Abstract

In his recent, globally expansive mode at Oslo, Patrick O'Brien comments that ‘during an “imperial meridian” (1783–1815), European naval and military superiority over the states and societies of other continents emerged as virtually irresistible’. ‘Europeans emerged from that conjuncture in their history’, he states, ‘with massive additions to the populations, territories and natural resources of other continents under their direct or informal control.’ In this account of global history, the word ‘fiscal’, let alone the term ‘fiscal history’, does not occur. Yet if the great work on war and public finance in Britain between 1793 and 1815 has never appeared in book form, Patrick O'Brien has devoted much of his career to such issues, and the term ‘fiscal crisis’ appears elsewhere in his writings.
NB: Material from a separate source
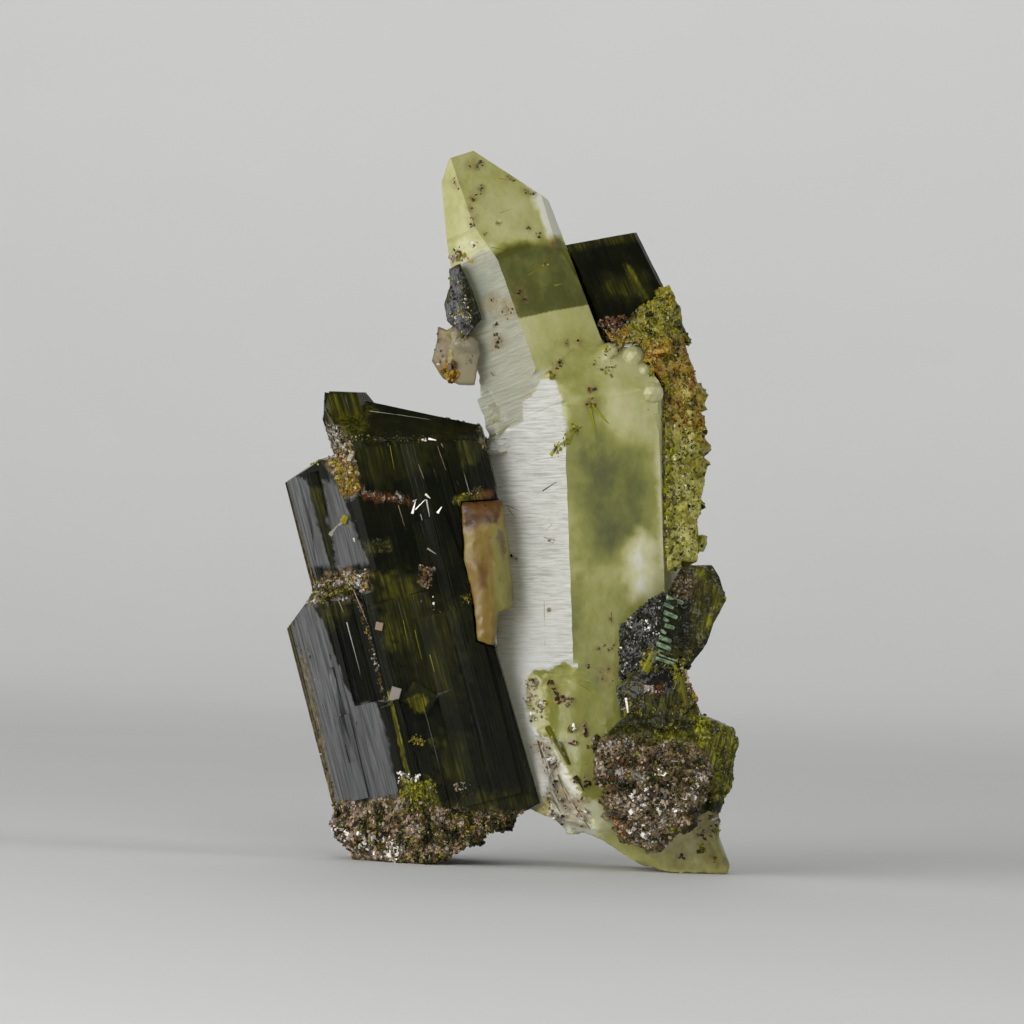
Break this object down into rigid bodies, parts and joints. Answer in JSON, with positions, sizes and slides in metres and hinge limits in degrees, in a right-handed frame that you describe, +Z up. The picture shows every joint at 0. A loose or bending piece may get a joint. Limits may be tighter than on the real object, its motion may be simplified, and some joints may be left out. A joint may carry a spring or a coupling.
{
  "type": "epidote crystal cluster",
  "caption": "Upright mineral specimen: dark striated epidote prisms grown together with a tall pale quartz prism, standing on its broken feet.",
  "frame": {"origin": "middle of the underside of the bounding box, at the level that both broken feet stand on", "axes": "+Z up along the cluster's height, the front with the bright striated quartz face looks along -Y, +X to the viewer's right"},
  "size_m": [0.0352, 0.0176, 0.0544],
  "materials": {
    "quartz": "pale olive, milky and see-through, one face finely striated",
    "stained_quartz": "orange-brown stained quartz, cloudy",
    "epidote": "black-green, glassy lustre, striated along its length",
    "granular_epidote": "yellow-green and brown grains with small bright facets"
  },
  "bodies": {
    "root": {"quartz_pair": "quartz", "quartz_wedge": "stained_quartz", "quartz_shoulder": "stained_quartz", "epidote_left": "epidote", "epidote_foot": "epidote", "epidote_fan": "epidote", "epidote_rear": "epidote", "epidote_shoulder": "epidote", "epidote_granular": "granular_epidote"}
  },
  "joints": []
}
Of Britain's experience in the eighteenth century, he writes (with Philip Hunt), that ‘although politicians worried about it, the national debt went up and up without leading to fiscal crises of the kind that led to changes of regime in France and elsewhere on the Continent’. Historians, he adds, ‘have recognized the obvious relationship between the power of states and the fiscal means at their disposal but they are also aware that the connections were never unitary or simple’. For Patrick O'Brien, two basic trends in British fiscal history stand out with clarity. The first is that between 1665 and 1790, ‘a period when the kingdom's population and economic base potentially available for taxation remained relatively small compared to France, Russia, the Habsburg Empire and Spain, the amount of taxes which poured into the Exchequer in London multiplied sevenfold in real terms and increased as a share of national income nearly four times’.